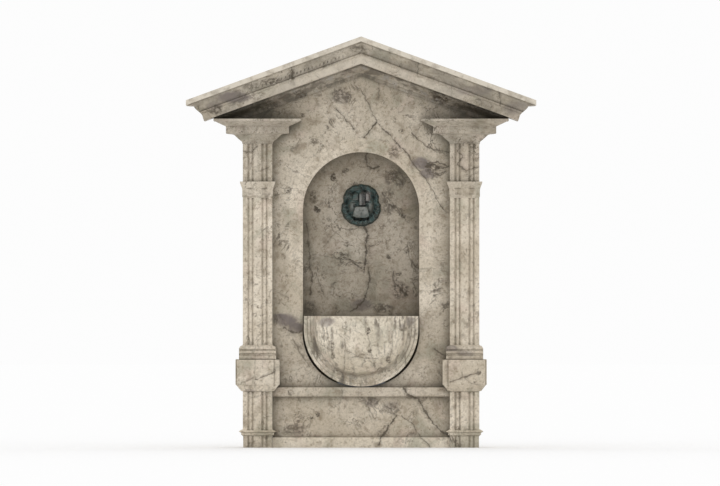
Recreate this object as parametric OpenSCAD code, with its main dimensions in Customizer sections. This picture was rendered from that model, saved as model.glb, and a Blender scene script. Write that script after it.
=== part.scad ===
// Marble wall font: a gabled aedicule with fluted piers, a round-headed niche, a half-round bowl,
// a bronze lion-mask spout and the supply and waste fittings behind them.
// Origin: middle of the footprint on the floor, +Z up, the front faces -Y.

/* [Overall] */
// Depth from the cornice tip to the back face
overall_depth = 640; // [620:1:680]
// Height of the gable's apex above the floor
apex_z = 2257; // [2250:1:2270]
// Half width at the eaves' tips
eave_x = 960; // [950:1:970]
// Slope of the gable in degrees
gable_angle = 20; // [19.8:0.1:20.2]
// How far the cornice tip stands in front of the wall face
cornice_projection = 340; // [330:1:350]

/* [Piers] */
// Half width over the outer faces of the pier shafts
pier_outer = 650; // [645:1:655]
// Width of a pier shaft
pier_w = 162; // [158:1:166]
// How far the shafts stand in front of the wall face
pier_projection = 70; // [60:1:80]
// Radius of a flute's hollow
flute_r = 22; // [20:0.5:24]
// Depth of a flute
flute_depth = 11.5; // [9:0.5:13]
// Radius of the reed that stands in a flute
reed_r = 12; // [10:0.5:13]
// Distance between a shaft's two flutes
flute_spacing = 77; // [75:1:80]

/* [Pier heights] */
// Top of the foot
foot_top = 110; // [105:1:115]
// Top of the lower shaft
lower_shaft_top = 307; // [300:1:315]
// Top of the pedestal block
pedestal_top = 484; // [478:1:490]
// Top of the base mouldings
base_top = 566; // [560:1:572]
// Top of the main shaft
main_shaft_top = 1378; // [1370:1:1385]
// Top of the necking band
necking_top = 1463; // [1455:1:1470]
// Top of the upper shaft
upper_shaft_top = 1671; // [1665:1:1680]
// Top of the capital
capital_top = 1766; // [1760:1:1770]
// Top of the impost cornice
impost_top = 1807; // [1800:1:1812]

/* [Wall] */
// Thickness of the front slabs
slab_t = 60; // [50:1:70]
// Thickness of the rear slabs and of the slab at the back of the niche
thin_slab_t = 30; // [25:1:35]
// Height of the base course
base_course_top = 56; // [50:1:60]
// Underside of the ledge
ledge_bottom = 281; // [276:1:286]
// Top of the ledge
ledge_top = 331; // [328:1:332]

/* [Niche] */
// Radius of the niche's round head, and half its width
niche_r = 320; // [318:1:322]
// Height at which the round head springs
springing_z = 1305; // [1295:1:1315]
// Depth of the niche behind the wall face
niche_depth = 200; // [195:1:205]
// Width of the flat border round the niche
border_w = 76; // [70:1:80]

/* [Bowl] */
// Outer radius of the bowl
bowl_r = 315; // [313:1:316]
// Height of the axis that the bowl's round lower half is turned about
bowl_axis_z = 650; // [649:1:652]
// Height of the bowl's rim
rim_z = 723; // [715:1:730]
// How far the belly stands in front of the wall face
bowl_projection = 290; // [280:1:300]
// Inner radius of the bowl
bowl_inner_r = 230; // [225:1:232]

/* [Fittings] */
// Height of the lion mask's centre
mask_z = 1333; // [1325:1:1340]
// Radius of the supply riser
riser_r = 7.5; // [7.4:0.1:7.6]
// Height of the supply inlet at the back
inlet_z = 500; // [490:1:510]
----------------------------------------
### WHAT YOU SHOULD DO
Once more, set down the full listing, verbatim.

### EXERCISE RESULT
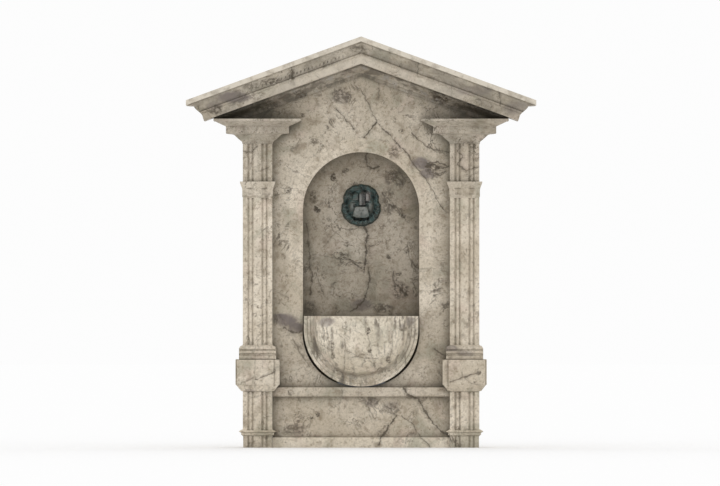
Recreate this object as parametric OpenSCAD code, with its main dimensions in Customizer sections. This picture was rendered from that model, saved as model.glb, and a Blender scene script. Write that script after it.
=== part.scad ===
// Marble wall font: a gabled aedicule with fluted piers, a round-headed niche, a half-round bowl,
// a bronze lion-mask spout and the supply and waste fittings behind them.
// Origin: middle of the footprint on the floor, +Z up, the front faces -Y.

/* [Overall] */
// Depth from the cornice tip to the back face
overall_depth = 640; // [620:1:680]
// Height of the gable's apex above the floor
apex_z = 2257; // [2250:1:2270]
// Half width at the eaves' tips
eave_x = 960; // [950:1:970]
// Slope of the gable in degrees
gable_angle = 20; // [19.8:0.1:20.2]
// How far the cornice tip stands in front of the wall face
cornice_projection = 340; // [330:1:350]

/* [Piers] */
// Half width over the outer faces of the pier shafts
pier_outer = 650; // [645:1:655]
// Width of a pier shaft
pier_w = 162; // [158:1:166]
// How far the shafts stand in front of the wall face
pier_projection = 70; // [60:1:80]
// Radius of a flute's hollow
flute_r = 22; // [20:0.5:24]
// Depth of a flute
flute_depth = 11.5; // [9:0.5:13]
// Radius of the reed that stands in a flute
reed_r = 12; // [10:0.5:13]
// Distance between a shaft's two flutes
flute_spacing = 77; // [75:1:80]

/* [Pier heights] */
// Top of the foot
foot_top = 110; // [105:1:115]
// Top of the lower shaft
lower_shaft_top = 307; // [300:1:315]
// Top of the pedestal block
pedestal_top = 484; // [478:1:490]
// Top of the base mouldings
base_top = 566; // [560:1:572]
// Top of the main shaft
main_shaft_top = 1378; // [1370:1:1385]
// Top of the necking band
necking_top = 1463; // [1455:1:1470]
// Top of the upper shaft
upper_shaft_top = 1671; // [1665:1:1680]
// Top of the capital
capital_top = 1766; // [1760:1:1770]
// Top of the impost cornice
impost_top = 1807; // [1800:1:1812]

/* [Wall] */
// Thickness of the front slabs
slab_t = 60; // [50:1:70]
// Thickness of the rear slabs and of the slab at the back of the niche
thin_slab_t = 30; // [25:1:35]
// Height of the base course
base_course_top = 56; // [50:1:60]
// Underside of the ledge
ledge_bottom = 281; // [276:1:286]
// Top of the ledge
ledge_top = 331; // [328:1:332]

/* [Niche] */
// Radius of the niche's round head, and half its width
niche_r = 320; // [318:1:322]
// Height at which the round head springs
springing_z = 1305; // [1295:1:1315]
// Depth of the niche behind the wall face
niche_depth = 200; // [195:1:205]
// Width of the flat border round the niche
border_w = 76; // [70:1:80]

/* [Bowl] */
// Outer radius of the bowl
bowl_r = 315; // [313:1:316]
// Height of the axis that the bowl's round lower half is turned about
bowl_axis_z = 650; // [649:1:652]
// Height of the bowl's rim
rim_z = 723; // [715:1:730]
// How far the belly stands in front of the wall face
bowl_projection = 290; // [280:1:300]
// Inner radius of the bowl
bowl_inner_r = 230; // [225:1:232]

/* [Fittings] */
// Height of the lion mask's centre
mask_z = 1333; // [1325:1:1340]
// Radius of the supply riser
riser_r = 7.5; // [7.4:0.1:7.6]
// Height of the supply inlet at the back
inlet_z = 500; // [490:1:510]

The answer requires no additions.